2020 saw the culmination of four years of work by the Cities Alliance to investigate the links between the provision of public goods and services, and equitable economic growth in secondary cities in least developed countries (LDCs). Triple Line, which contributed diagnostic and analytical inputs to the programme since its start in 2016, conducted this synthesis to bring together the knowledge gained and lessons learnt over the course of the programme.
In 2016, Cities Alliance established a four-year Joint Work Programme (JWP) on Equitable Economic Growth (EEG) in Cities (JWP-EEG) to better understand and strengthen the link between public service provision and equitable economic growth in cities. To accomplish this goal, Cities Alliance worked with local governments, city stakeholders and development partners to produce global knowledge products, facilitate policy dialogues and support city-level diagnostics and policy recommendations to respond to the challenges of inequitable economic growth in cities.
As the programme was coming to an end, Cities Alliance commissioned Triple Line to synthesise the knowledge gained and lessons learnt from the four years of the programme. This synthesis is part of the legacy of the programme and can be used to inform future EEG initiatives. Given our deep familiarity with the programme, technical expertise and on-the-ground experience in the focus cities, our team was well qualified to distil relevant and compelling themes emerging from the evidence base that had been built up over the years.
The synthesis was based on review, analysis and summary of the full body of work of the JWP-EEG in order to provide an overview of the findings and recommendations generated across the programme. We also reviewed the JWP-EEG theory of change in light of the JWP-EEG body of work and developed products to illustrate, substantiate and disseminate the JWP theory of change. We conducted a cross-analysis of the knowledge produced under the various JWP-EEG components and across the JWP-EGG Campaign Cities (Sylhet and Narayanganj in Bangladesh; Mbale and Gulu in Uganda; Cape Coast and Agona Swedru in Ghana; Kajiado and Nyandarua in Kenya) in order to highlight key aspects of fostering equitable economic development in secondary cities. In particular, we extracted and highlighted knowledge, insights and recommendations emanating from the JWP Campaign Cities initiative, and produced related outputs for public dissemination.

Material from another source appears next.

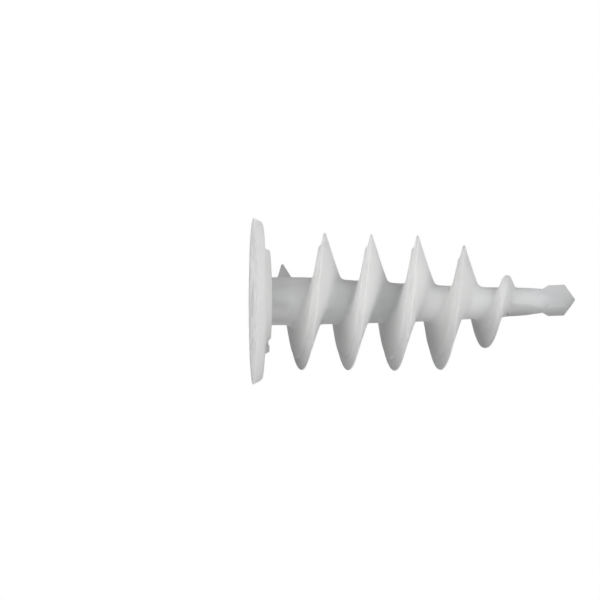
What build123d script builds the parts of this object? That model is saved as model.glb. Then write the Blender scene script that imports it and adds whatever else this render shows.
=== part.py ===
from build123d import *
import os
from math import atan2, cos, degrees, radians, sin, tan

# Insulation plug: a screw-in anchor for soft insulation board, moulded in one piece.
# It has a round flange, a tapered shank with a coarse thread, and a small drill blade.
# The flange's outer face lies on z = 0 and the plug points up, along +Z.
# Angles along the thread are counted from -Y towards -X and rise with the thread.

# Flange, from its outer face to its rear face
flange_radius = 14.15
flange_thickness = 1.6
rim_slope = 0.6
rear_edge_height = 0.45
rear_edge = 0.5

# Net of ribs in the flange's outer face
net_count = 16
net_turn = -0.6
net_depth = 0.45
rim_width = 0.75
rib_width = 0.5
chord_gap = 0.2
ring_gap = 1.2
ring_wave = 0.6

# Cutting collar behind the flange, round a shallow recess, with notches that clear the cut material
collar_height = 1.2
collar_foot_radius = 9.2
collar_top_radius = 8.6
collar_crown = 1.1
collar_recess = 0.2
notch_count = 2
notch_turn = -20.0
notch_floor = 3.1
notch_slope = 2.0
notch_lean = 0.2

# Six-lobe drive recess, with the screw bore behind it
drive_across = 6.75
drive_inner = 4.85
lobe_radius = 0.546
lobe_count = 6
drive_turn = -19.0
drive_depth = 6.0
drive_wall = 0.705
mouth_chamfer = 0.3
bore_radius = 2.0
bore_end = 27.0
bore_point = 1.2

# Shank round the recess, straight and then tapered, and its neck behind the blade
shank_radius = drive_across / 2 + drive_wall
shank_straight_end = 8.4
taper_end = 46.5
taper_end_radius = 2.34
neck_length = 2.7
neck_radius = 2.06
neck_cone = 1.9
neck_cone_radius = 1.15

# Thread: one start, left hand, that fades out below the end of the taper
pitch = 7.914
thread_phase = 10.245
thread_start = -213.0
thread_end_gap = 1.75
crest_radius = 11.62
crest_taper = 0.055
crest_width = 0.46
crest_flat = 0.45
head_flank = 11.7
tip_flank = 16.6
root_height = 0.9
root_depth = 0.75
root_flare = 0.3
fading_turns = 1.66
fading_curve = 0.504
fading_drop = 0.5
faded_crest_width = 1.7
faded_crest_depth = 0.6
longest_lip = 0.3
longest_root = 0.45
section_step = 24.0

# Drill blade and its point
blade_width = 5.26
blade_thickness = 2.5
blade_foot = 0.6
blade_foot_inset = 0.21
shoulder_height = 1.3
blade_straight = 2.5
point_height = 1.8
point_flat = 0.25
bevel_reach = 1.4
bevel_drop = 0.85

# Flats that run back from the blade along the neck
flat_turn = 50.0
flat_depth = 0.38
flat_length = 6.0
flat_lean = 3.4

# Heights and angles that follow from those sizes
collar_top = flange_thickness + collar_height
collar_inner_radius = collar_top_radius - collar_crown
recess_floor = flange_thickness - collar_recess
neck_height = taper_end + neck_length
blade_start = neck_height + shoulder_height
blade_end = blade_start + blade_straight
thread_end = 360 * (taper_end - thread_end_gap - thread_phase) / pitch
fading_start = thread_end - 360 * fading_turns

os.makedirs("parts", exist_ok=True)


def core_radius(height):
    """Radius of the bare shank at a height."""
    stations = [
        (0, shank_radius),
        (shank_straight_end, shank_radius),
        (taper_end, taper_end_radius),
        (neck_height, neck_radius),
    ]
    for (low, low_radius), (high, high_radius) in zip(stations, stations[1:]):
        if height <= high:
            return low_radius + (high_radius - low_radius) * (height - low) / (high - low)
    return neck_radius


def faded(angle):
    """How far the thread has faded, from 0 on its full turns to 1 at its end."""
    return min(1.0, max(0.0, (angle - fading_start) / (thread_end - fading_start)))


def thread_height(angle):
    """Height of the crest at an angle along the thread, which drops back a little as it fades."""
    return thread_phase + pitch * angle / 360 - fading_drop * faded(angle) ** 3


def crest_at(angle):
    """Crest radius at an angle along the thread."""
    full = crest_radius - crest_taper * (angle - thread_start) / 360
    sunk = core_radius(thread_height(angle)) - faded_crest_depth
    return sunk + (full - sunk) * (1 - faded(angle)) ** fading_curve


def tooth_section(angle):
    """The thread's section in the upright plane at an angle."""
    outwards = (-sin(radians(angle)), -cos(radians(angle)), 0)
    upright = Plane(origin=(0, 0, 0), x_dir=outwards, z_dir=(outwards[1], -outwards[0], 0))
    middle = thread_height(angle)
    core = core_radius(middle)
    crest = crest_at(angle)
    base = core - root_depth
    half = (crest_width + (faded_crest_width - crest_width) * faded(angle) ** 2) / 2
    lip = crest - min(half, longest_lip * (crest - base))
    root = min(core + root_height, base + longest_root * (crest - base))
    drop = root - base
    head_tan = tan(radians(head_flank))
    tip_tan = tan(radians(tip_flank))
    head = middle - half - (lip - root) * head_tan
    tip = middle + half + (lip - root) * tip_tan
    head_foot = head - drop - root_flare
    tip_foot = tip + drop + root_flare
    with BuildSketch(upright) as section:
        with BuildLine():
            Polyline(
                (root, head),
                (lip, middle - half),
                (crest, middle - crest_flat * half),
                (crest, middle + crest_flat * half),
                (lip, middle + half),
                (root, tip),
            )
            Bezier((root, tip), (base + drop / 2, tip + drop / 2 * tip_tan), (base, tip_foot))
            Line((base, tip_foot), (base, head_foot))
            Bezier((base, head_foot), (base + drop / 2, head - drop / 2 * head_tan), (root, head))
        make_face()
    return section.sketch.faces()[0]


def lobe_arcs(angle):
    """One lobe of the drive's outline and the hollow after it."""
    half_turn = radians(180 / lobe_count)
    reach = drive_across / 2 - lobe_radius
    inner = drive_inner / 2
    waist = reach * cos(half_turn)
    hollow_radius = (reach**2 + inner**2 - 2 * inner * waist - lobe_radius**2) / (
        2 * lobe_radius - 2 * inner + 2 * waist
    )
    hollow = inner + hollow_radius
    lobe_centre = Vector(reach, 0)
    hollow_centre = Vector(hollow * cos(half_turn), hollow * sin(half_turn))
    joint = lobe_centre + (hollow_centre - lobe_centre).normalized() * lobe_radius
    mirrored = Vector(joint.X, -joint.Y)
    middle = Vector(inner * cos(half_turn), inner * sin(half_turn))
    lobe = [mirrored, Vector(drive_across / 2, 0), joint]
    ThreePointArc(*[point.rotate(Axis.Z, angle) for point in lobe])
    bend = [joint, middle, mirrored.rotate(Axis.Z, 360 / lobe_count)]
    ThreePointArc(*[point.rotate(Axis.Z, angle) for point in bend])


def crossing(first, second):
    """Where two straight edges meet, each given by the direction and length of its distance from the centre."""
    (turn, distance), (next_turn, next_distance) = first, second
    a, b = radians(turn), radians(next_turn)
    x = distance * sin(b) - next_distance * sin(a)
    y = next_distance * cos(a) - distance * cos(b)
    return x / sin(b - a), y / sin(b - a)


def ring_edge(turn):
    """Direction and distance of the ring's straight run, from its peak on a spine to its dip."""
    peak = Vector(ring_radius, 0)
    dip = Vector(ring_radius - ring_wave, 0).rotate(Axis.Z, turn)
    normal = (dip - peak).rotate(Axis.Z, -90).normalized()
    return degrees(atan2(normal.Y, normal.X)), peak.dot(normal)


def net_cell(*edges):
    """One cell of the net, bounded by straight edges in order."""
    Polygon(*[crossing(*pair) for pair in zip(edges, edges[1:] + edges[:1])], align=None)


# The thread, lofted through sections that climb the shank
with BuildPart() as thread:
    section_count = round((thread_end - thread_start) / section_step)
    turn_step = (thread_end - thread_start) / section_count
    loft(sections=[tooth_section(thread_start + turn_step * i) for i in range(section_count + 1)])

# Collar, cut through by its notches
with BuildPart() as collar:
    with BuildSketch(Plane.XZ):
        with BuildLine():
            Polyline(
                (collar_inner_radius, flange_thickness / 2),
                (collar_foot_radius, flange_thickness / 2),
                (collar_foot_radius, flange_thickness),
                (collar_top_radius, collar_top),
                (collar_inner_radius, collar_top),
                close=True,
            )
        make_face()
    revolve(axis=Axis.Z)
    for i in range(notch_count):
        turn = radians(notch_turn + 360 * i / notch_count)
        out = (cos(turn), sin(turn), 0)
        across = (-sin(turn), cos(turn), 0)
        with BuildSketch(Plane(origin=(0, 0, 0), x_dir=across, z_dir=out)):
            with BuildLine():
                Polyline(
                    (-notch_floor / 2, flange_thickness),
                    (notch_floor / 2, flange_thickness),
                    (notch_floor / 2 + notch_lean, collar_top),
                    (-notch_floor / 2 - notch_slope, collar_top),
                    close=True,
                )
            make_face()
        extrude(amount=2 * flange_radius, mode=Mode.SUBTRACT)

# Drill blade: a bevelled bar, cut to the blade's outline
with BuildPart() as blade:
    with BuildSketch(Plane.XY.offset(neck_height - blade_foot)):
        half_width = blade_width / 2
        half_thick = blade_thickness / 2
        with BuildLine():
            Polyline(
                (half_width, -half_thick + bevel_drop),
                (half_width, half_thick),
                (-half_width + bevel_reach, half_thick),
                (-half_width, half_thick - bevel_drop),
                (-half_width, -half_thick),
                (half_width - bevel_reach, -half_thick),
                close=True,
            )
        make_face()
    extrude(amount=blade_end + point_height - neck_height + blade_foot)
    with BuildSketch(Plane.XZ):
        half_foot = neck_radius - blade_foot_inset
        with BuildLine():
            Polyline(
                (-half_foot, neck_height - blade_foot),
                (half_foot, neck_height - blade_foot),
                (half_foot, neck_height),
                (half_width, blade_start),
                (half_width, blade_end),
                (point_flat / 2, blade_end + point_height),
                (-point_flat / 2, blade_end + point_height),
                (-half_width, blade_end),
                (-half_width, blade_start),
                (-half_foot, neck_height),
                close=True,
            )
        make_face()
    extrude(amount=blade_width, both=True, mode=Mode.INTERSECT)

# Net of the face: open cells between long straight chords, a zigzag ring and short spines.
# A chord or a side of the ring is given by the direction and length of its distance from the centre.
with BuildSketch(Plane.XY.rotated((0, 0, net_turn))) as net:
    step = 360 / net_count
    half_rib = rib_width / 2
    net_radius = flange_radius - rim_width
    ring_radius = net_radius - ring_gap
    chord_distance = (net_radius - chord_gap) * cos(radians(3 * step))
    near_side = chord_distance - half_rib
    far_side = chord_distance + half_rib
    ring_turn, ring_distance = ring_edge(step / 2)
    ring_inside = ring_distance - half_rib
    ring_outside = ring_distance + half_rib
    with PolarLocations(0, net_count):
        net_cell(
            (-1.5 * step, far_side),
            (2.5 * step, near_side),
            (-2.5 * step, near_side),
            (1.5 * step, far_side),
        )
        net_cell(
            (-2.5 * step, far_side),
            (ring_turn, ring_inside),
            (-ring_turn, ring_inside),
            (2.5 * step, far_side),
        )
        for side in (1, -1):
            net_cell(
                (side * 90, half_rib),
                (side * ring_turn, ring_outside),
                (side * -2.5 * step, far_side),
                (side * step / 4, flange_radius),
            )
    with PolarLocations(0, net_count, start_angle=step / 2):
        net_cell(
            (-2 * step, far_side),
            (3 * step, near_side),
            (0, ring_radius - ring_wave - half_rib),
            (-3 * step, near_side),
            (2 * step, far_side),
        )
        net_cell(
            (3 * step, near_side),
            (-3 * step, near_side),
            (0, ring_radius - ring_wave + half_rib),
        )
    Circle(net_radius, mode=Mode.INTERSECT)

# The whole plug is one moulding
with BuildPart() as plug:
    with BuildSketch(Plane.XZ):
        rear_radius = flange_radius - rim_slope
        with BuildLine():
            Polyline(
                (0, 0),
                (flange_radius, 0),
                (rear_radius, flange_thickness - rear_edge_height),
                (rear_radius - rear_edge, flange_thickness),
                (collar_inner_radius, flange_thickness),
                (collar_inner_radius, recess_floor),
                (shank_radius, recess_floor),
                (shank_radius, shank_straight_end),
                (taper_end_radius, taper_end),
                (neck_radius, neck_height),
                (neck_cone_radius, neck_height + neck_cone),
                (0, neck_height + neck_cone),
                close=True,
            )
        make_face()
    revolve(axis=Axis.Z)

    # Flats along the neck, one on each side
    for side in (0, 180):
        turn = radians(-90 + flat_turn + side)
        reach = neck_radius - flat_depth
        foot = (reach * cos(turn), reach * sin(turn), neck_height - flat_length)
        out = (cos(turn), sin(turn), -tan(radians(flat_lean)))
        with BuildSketch(Plane(origin=foot, x_dir=(-sin(turn), cos(turn), 0), z_dir=out)):
            Rectangle(2 * shank_radius, flat_length, align=(Align.CENTER, Align.MIN))
        extrude(amount=neck_radius, mode=Mode.SUBTRACT)
    add(thread.part)
    add(collar.part)
    add(blade.part)

    # Drive recess, with a chamfered mouth, and the screw bore behind it
    with BuildSketch(Plane.XY.rotated((0, 0, drive_turn))):
        with BuildLine():
            for i in range(lobe_count):
                lobe_arcs(360 * i / lobe_count)
        make_face()
    extrude(amount=drive_depth, mode=Mode.SUBTRACT)
    chamfer(plug.edges(Select.LAST).group_by(Axis.Z)[0], length=mouth_chamfer)
    with BuildSketch(Plane.XZ):
        with BuildLine():
            Polyline(
                (0, drive_depth),
                (bore_radius, drive_depth),
                (bore_radius, bore_end),
                (0, bore_end + bore_point),
                close=True,
            )
        make_face()
    revolve(axis=Axis.Z, mode=Mode.SUBTRACT)

    # Cells between the ribs of the face
    add(net.sketch)
    extrude(amount=net_depth, mode=Mode.SUBTRACT)

plug.part.label = "plug"
export_step(plug.part, "parts/plug.step")
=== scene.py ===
from math import atan2, cos, degrees, pi, radians, sin, tan

import bmesh
import bpy
import numpy as np
from mathutils import Matrix, Vector
from mathutils.geometry import delaunay_2d_cdt


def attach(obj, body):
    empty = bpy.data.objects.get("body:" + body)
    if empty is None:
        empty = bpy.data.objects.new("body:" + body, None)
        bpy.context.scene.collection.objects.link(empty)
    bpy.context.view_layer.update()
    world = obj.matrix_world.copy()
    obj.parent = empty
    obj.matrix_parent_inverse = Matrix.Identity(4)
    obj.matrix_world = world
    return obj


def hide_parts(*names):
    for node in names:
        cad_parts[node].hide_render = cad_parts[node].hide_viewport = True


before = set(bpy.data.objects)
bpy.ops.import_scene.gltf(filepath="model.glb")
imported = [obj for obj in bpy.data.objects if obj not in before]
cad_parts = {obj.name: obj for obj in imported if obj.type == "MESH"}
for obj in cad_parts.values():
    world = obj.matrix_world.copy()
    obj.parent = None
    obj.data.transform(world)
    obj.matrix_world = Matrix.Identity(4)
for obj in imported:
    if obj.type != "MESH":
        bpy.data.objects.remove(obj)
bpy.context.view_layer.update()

# Lengths are in millimetres until the finished mesh is scaled to metres.
# Angles along the thread are counted from -Y towards -X and rise with the thread.
MILLIMETRE = 0.001
COLUMNS = 192
ARC_POINTS = 4
TINY = 1e-6

# The slight bend that the moulding has taken, in the plane of +X and Z
BEND = 0.28
BEND_START = 12.0
BEND_END = 52.0
TIP_LIFT = 0.25
TIP_LIFT_POWER = 4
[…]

Measures to improve equitable access to public goods and services can and do have a direct and positive impact on EEG. We now have a better understanding of what levers need to be pulled in order to promote EEG
A key overall finding of the JWP-EEG is that measures to improve equitable access to public goods and services can and do have a direct and positive impact on EEG. We now have a better understanding of what levers need to be pulled in order to promote EEG. Future urban development initiatives can more effectively focus on ways to provide and manage public goods and services that directly relate to two of the most important development challenges of our day, namely equality and sustainability. Strengthening equitable access to public goods and services in a way which improves the employment opportunities and life chances of the working poor, and those operating in the informal economy, can ultimately support the structural transformation of city and national economies.
We developed the following toolkits to diagnose, assess and promote EEG in cities:
Credit: Video by Cities Alliance
Toolkit to Assess and Promote Equitable Economic Growth in Cities
The Toolkit to Assess and Promote Equitable Economic Growth in Cities is a simple, user-friendly, flexible tool to help mayors understand what equitable economic growth means for their city, and what kind of opportunities and constraints exist.
It is based on the premise that equitable economic growth in urban areas requires improving infrastructure and public services at the local level, and securing access to these public goods for citizens, private sector and state-owned businesses regardless of economic status, gender, ethnicity, or residential location.